Please print the full listing exactly.

━━━━━━━━━━━━━━━━━━━━

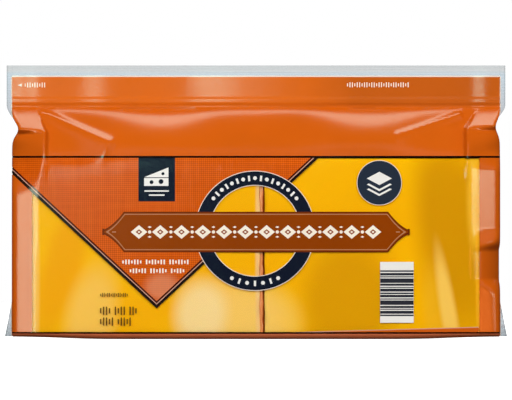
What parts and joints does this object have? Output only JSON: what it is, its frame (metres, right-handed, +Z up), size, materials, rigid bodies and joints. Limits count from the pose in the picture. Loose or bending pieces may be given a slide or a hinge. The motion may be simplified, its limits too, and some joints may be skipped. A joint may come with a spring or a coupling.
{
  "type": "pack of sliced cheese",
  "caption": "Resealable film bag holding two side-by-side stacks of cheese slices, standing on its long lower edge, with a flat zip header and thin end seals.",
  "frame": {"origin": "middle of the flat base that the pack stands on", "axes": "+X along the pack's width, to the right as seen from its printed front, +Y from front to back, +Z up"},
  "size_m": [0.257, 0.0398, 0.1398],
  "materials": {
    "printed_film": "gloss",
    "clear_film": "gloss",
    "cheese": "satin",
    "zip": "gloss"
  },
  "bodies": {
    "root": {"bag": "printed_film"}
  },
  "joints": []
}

━━━━━━━━━━━━━━━━━━━━

> _Correct answer_
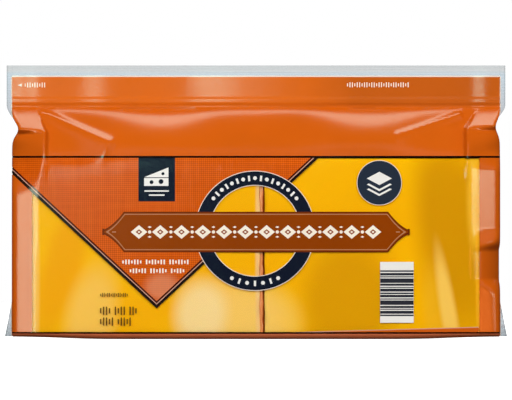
What parts and joints does this object have? Output only JSON: what it is, its frame (metres, right-handed, +Z up), size, materials, rigid bodies and joints. Limits count from the pose in the picture. Loose or bending pieces may be given a slide or a hinge. The motion may be simplified, its limits too, and some joints may be skipped. A joint may come with a spring or a coupling.
{
  "type": "pack of sliced cheese",
  "caption": "Resealable film bag holding two side-by-side stacks of cheese slices, standing on its long lower edge, with a flat zip header and thin end seals.",
  "frame": {"origin": "middle of the flat base that the pack stands on", "axes": "+X along the pack's width, to the right as seen from its printed front, +Y from front to back, +Z up"},
  "size_m": [0.257, 0.0398, 0.1398],
  "materials": {
    "printed_film": "gloss",
    "clear_film": "gloss",
    "cheese": "satin",
    "zip": "gloss"
  },
  "bodies": {
    "root": {"bag": "printed_film"}
  },
  "joints": []
}